Member of the National Assembly of the Republic of Serbia
- In office 1 August 2022 – 6 February 2024

Member of the City Assembly of Belgrade
- In office 29 June 2018 – 30 October 2023

Personal details
- Born: 1978 (age 47–48)
- Party: Narodna (until April 2024)

= Marina Lipovac Tanasković =

Serbian politician

Marina Lipovac Tanasković (Марина Липовац Танасковић; born 1978) is a Serbian engineer and politician. She served in the Serbian national assembly from 2022 to 2024 as a member of the People's Party (Narodna).

She left the People's Party in April 2024.

==Early life and career==
Lipovac Tanasković was born in Belgrade, in what was then the Socialist Republic of Serbia in the Socialist Federal Republic of Yugoslavia. She is a graduate of the University of Belgrade Faculty of Traffic Engineering; in 2002, she was cited as the best student in the faculty's road and city department. She has worked as chief engineer on several large infrastructure projects, including the Belgrade–Novi Sad highway, the Pirot–Dimitrovgrad highway, and the construction of a bypass around Belgrade. She has also worked on numerous traffic projects in Western Australia. During her time in public office, she was employed as a technical director for the Chartered Institute of Logistics and Transport.

==Politician==
===Belgrade city delegate (2018–23)===
The People's Party contested the 2018 Belgrade City Assembly election as part of Dragan Đilas's multi-party coalition. Lipovac Tanasković appeared in the twenty-seventh position on the coalition's electoral list and narrowly missed direct election to the city assembly when the list won twenty-six seats. She received a mandate on 29 June 2018 as the replacement for another delegate. The Serbian Progressive Party (SNS) and its allies won a majority government, and Lipovac Tanasković served in opposition.

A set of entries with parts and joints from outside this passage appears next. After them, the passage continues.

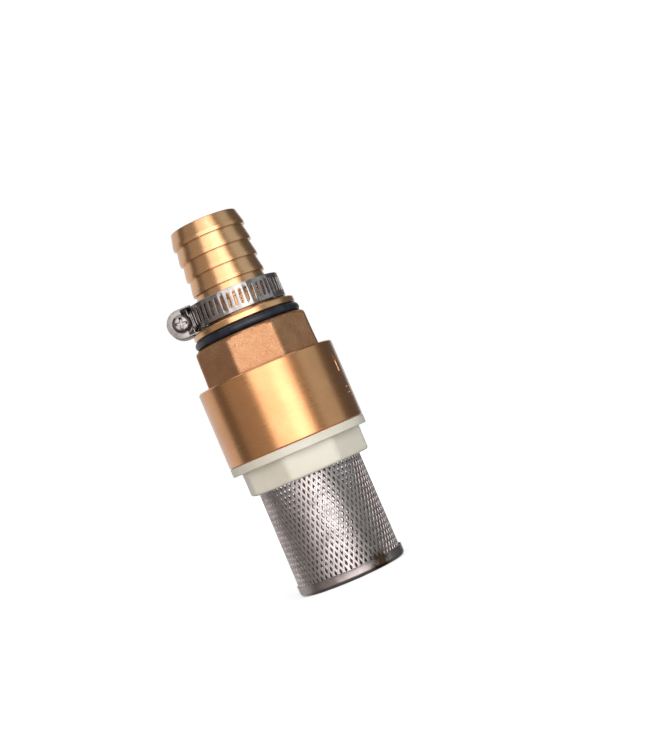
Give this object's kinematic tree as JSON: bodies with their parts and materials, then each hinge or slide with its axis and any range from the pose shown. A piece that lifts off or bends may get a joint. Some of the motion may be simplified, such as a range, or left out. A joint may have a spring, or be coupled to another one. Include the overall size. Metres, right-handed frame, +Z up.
{
  "type": "foot valve",
  "caption": "Brass foot valve for a suction hose: spring check valve with a screw-in mesh strainer below, a barbed hose tail above and a worm-drive hose clamp.",
  "frame": {"origin": "centre of the underside of the strainer's cap, which the valve stands on", "axes": "+Z up along the valve's axis towards the hose tail, -Y is the front, with the clamp's screw housing at -X"},
  "size_m": [0.0476, 0.047, 0.1256],
  "materials": {
    "machined_brass": "turned, satin, fine turning lines",
    "cast_brass": "cast and blasted, matt and sandy",
    "white_nylon": "moulded, slightly translucent white",
    "stainless_mesh": "expanded sheet, bare stainless",
    "stainless_strip": "rolled and pressed, bare stainless",
    "zinc_steel": "bright plated steel",
    "spring_steel": "drawn stainless wire",
    "black_rubber": "smooth black nitrile rubber",
    "black_acetal": "moulded black acetal"
  },
  "bodies": {
    "strainer": {"strainer_cap": "stainless_strip", "strainer_mesh": "stainless_mesh", "strainer_adapter": "white_nylon"},
    "gasket": {"inlet_gasket": "black_rubber"},
    "valve": {"valve_body": "machined_brass", "outlet_bonnet": "cast_brass", "bonnet_gasket": "black_rubber", "stem_guide": "black_acetal", "return_spring": "spring_steel"},
    "poppet": {"poppet": "black_acetal", "poppet_seal": "black_rubber", "seal_retainer": "machined_brass", "retainer_screw": "zinc_steel"},
    "tail_seal": {"tail_o_ring": "black_rubber"},
    "tail": {"hose_tail": "machined_brass"},
    "clamp": {"clamp_band": "stainless_strip", "clamp_housing": "stainless_strip", "clamp_saddle": "stainless_strip"},
    "clamp_worm": {"clamp_screw": "zinc_steel"}
  },
  "joints": [
    {"name": "strainer_travel", "type": "slide", "parent": "strainer", "child": "gasket", "axis": [0, 0, 1], "range_m": [0, 0.0093]},
    {"name": "strainer_unscrew", "type": "hinge", "parent": "gasket", "child": "valve", "pos_m": [0, 0, 0.0472], "axis": [0, 0, 1], "range_deg": [0, 1440]},
    {"name": "poppet_lift", "type": "slide", "parent": "valve", "child": "poppet", "axis": [0, 0, 1], "range_m": [0, 0.0055], "stiffness_N_per_m": 250, "springref_m": -0.0048, "deforming": ["return_spring"]},
    {"name": "tail_travel", "type": "slide", "parent": "valve", "child": "tail_seal", "axis": [0, 0, 1], "range_m": [0, 0.0093]},
    {"name": "tail_unscrew", "type": "hinge", "parent": "tail_seal", "child": "tail", "pos_m": [0, 0, 0.0897], "axis": [0, 0, 1], "range_deg": [0, 1440]},
    {"name": "clamp_slide", "type": "slide", "parent": "tail", "child": "clamp", "axis": [0, 0, 1], "range_m": [0, 0.036]},
    {"name": "clamp_screw_turn", "type": "hinge", "parent": "clamp", "child": "clamp_worm", "pos_m": [-0.0193, 0, 0.097], "axis": [0, -1, 0], "continuous": true}
  ],
  "couplings": [
    {"joint": "strainer_travel", "follows": "strainer_unscrew", "m_per_rad": 0.00036749},
    {"joint": "tail_travel", "follows": "tail_unscrew", "m_per_rad": 0.00036749}
  ]
}
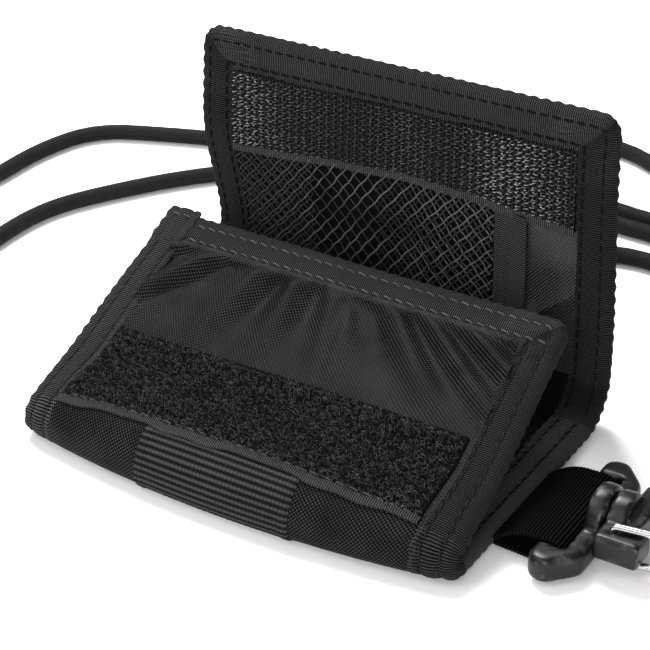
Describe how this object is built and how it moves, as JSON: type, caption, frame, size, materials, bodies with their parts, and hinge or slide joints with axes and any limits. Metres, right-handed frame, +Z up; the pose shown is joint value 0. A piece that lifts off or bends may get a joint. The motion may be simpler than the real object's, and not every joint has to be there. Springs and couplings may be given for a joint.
{
  "type": "neck pouch wallet",
  "caption": "Trifold fabric wallet standing open, with taped edges, touch-and-close tapes, a mesh pocket, a neck cord and a swivel snap hook on a webbing strap.",
  "frame": {"origin": "centre of the centre panel's flat underside, on the surface it rests on", "axes": "+X across the wallet towards the key strap, +Y from the front fold to the back fold, +Z up"},
  "size_m": [0.2865, 0.2281, 0.0783],
  "materials": {
    "nylon": "plain-woven coated nylon, low sheen",
    "lining": "plain-woven nylon lining, soft sheen",
    "foam": "thin sheet foam, unseen",
    "binding_tape": "ribbed grosgrain tape, matte",
    "webbing": "ribbed webbing, matte",
    "loop_tape": "brushed loop pile, matte",
    "hook_tape": "woven hook tape with glossy filament hooks",
    "mesh": "open diamond net",
    "cord": "round braid, low sheen",
    "moulded_plastic": "satin moulded plastic",
    "polished_steel": "polished steel wire"
  },
  "bodies": {
    "centre_panel": {"centre_shell": "nylon", "centre_foam": "foam", "centre_lining": "lining", "centre_binding_left": "binding_tape", "centre_binding_right": "binding_tape", "front_fold_shell": "nylon", "front_fold_binding_left": "binding_tape", "front_fold_binding_right": "binding_tape", "fold_band": "webbing", "back_fold_shell": "nylon", "back_fold_binding_left": "binding_tape", "back_fold_binding_right": "binding_tape", "cord_tab_left": "webbing", "cord_tab_right": "webbing", "neck_cord": "cord"},
    "front_panel": {"front_shell": "nylon", "front_foam": "foam", "front_lining": "lining", "front_binding": "binding_tape", "loop_tape": "loop_tape"},
    "flap": {"flap_shell": "nylon", "flap_foam": "foam", "flap_lining": "lining", "flap_binding": "binding_tape", "hook_tape": "hook_tape", "mesh_pocket": "mesh", "mesh_pocket_binding": "binding_tape", "side_pocket": "nylon"},
    "strap": {"key_strap": "webbing"},
    "eye": {"swivel_eye": "moulded_plastic"},
    "hook": {"hook_body": "moulded_plastic", "swivel_rivet": "polished_steel"},
    "gate": {"wire_gate": "polished_steel"}
  },
  "joints": [
    {"name": "flap_fold", "type": "hinge", "parent": "centre_panel", "child": "flap", "pos_m": [0, 0.0427, 0.013], "axis": [1, 0, 0], "range_deg": [-85, 94.4], "deforming": ["back_fold_shell", "back_fold_binding_left", "back_fold_binding_right"]},
    {"name": "front_fold", "type": "hinge", "parent": "centre_panel", "child": "front_panel", "pos_m": [0, -0.03545, 0.006], "axis": [1, 0, 0], "range_deg": [-24.9, 22.5], "deforming": ["front_fold_shell", "front_fold_binding_left", "front_fold_binding_right", "fold_band"]},
    {"name": "strap_flex", "type": "hinge", "parent": "centre_panel", "child": "strap", "pos_m": [0.0616, -0.004, 0.00205], "axis": [0, -1, 0], "range_deg": [-80, 50]},
    {"name": "eye_tilt", "type": "hinge", "parent": "strap", "child": "eye", "pos_m": [0.0733, -0.004, 0.004], "axis": [0, -1, 0], "range_deg": [-80, 36]},
    {"name": "hook_swivel", "type": "hinge", "parent": "eye", "child": "hook", "pos_m": [0.0824, -0.004, 0.0075], "axis": [1, 0, 0], "continuous": true},
    {"name": "gate_hinge", "type": "hinge", "parent": "hook", "child": "gate", "pos_m": [0.0856, -0.013, 0.0075], "axis": [0, 0, 1], "range_deg": [0, 22], "stiffness_Nm_per_rad": 0.05, "springref_deg": -17.19}
  ],
  "couplings": [
    {"joint": "front_fold", "follows": "flap_fold", "ratio": -0.26325}
  ]
}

The People's Party established its own Belgrade assembly group in December 2020, and Lipovac Tanasković was chosen as its leader. She indicated that her party would work closely with the Party of Freedom and Justice (SSP), another prominent opposition group.

For the 2022 Belgrade election, the People's Party participated in the United for the Victory of Serbia (UZPS) coalition of opposition parties. Lipovac Tanasković received the eighth position on the coalition's list and was re-elected when it won twenty-six seats. The SNS won a plurality victory and was ultimately able to remain in power, while the UZPS parties served in opposition.

The city assembly was dissolved on 30 October 2023 in order to permit an early election, and Lipovac Tanasković's term came to an end at that time.

===Parliamentarian (2022–2024)===
Lipovac Tanasković received the twenty-fourth position on the United for the Victory of Serbia electoral list in the 2022 Serbian parliamentary election and was elected when the list won thirty-eight seats. The SNS and its allies won the election, and Lipovac Tanasković served with the People's Party group in opposition. She was a member of the spatial planning committee, (Note: Formally known as the Committee on Spatial Planning, Transport, Infrastructure, and Telecommunications.) a deputy member of the environmental protection committee and the committee on the rights of the child, and a member of the parliamentary friendship groups with Australia, Malta, Peru, South Africa, the countries of Southeast Asia, (Note: Thailand, Singapore, Brunei Darussalam, and Timor-Leste.) and the United Arab Emirates.

In a June 2023 interview, Lipovac Tanasković described the People's Party as a bridge between the "national" and "civil" camps in Serbian politics. She was quoted as saying, "Right-wingers think that we are pro-European, and then if you ask some other MPs, they will say that we are too right-wing [...] We believe that we do not give enough attention to national interests, that Kosovo and Metohija is an inalienable part of Serbia, just as we believe that Serbia should strive for some European principles."

The People's Party experienced a serious split in August 2023, with several members joining the breakaway People's Movement of Serbia (NPS). Lipovac Tanasković remained with the People's Party.

The People's Party fielded its own lists in the 2023 Serbian parliamentary election and the concurrent 2023 Belgrade City Assembly election, and Lipovac Tanasković appeared in the fifth position in both campaigns. The party failed to cross the electoral threshold at either level, and her national assembly term ended when the new parliament convened in February 2024.

===Since February 2024===
Lipovac Tanasković left the People's Party in April 2024, saying that it had shifted too far to the right.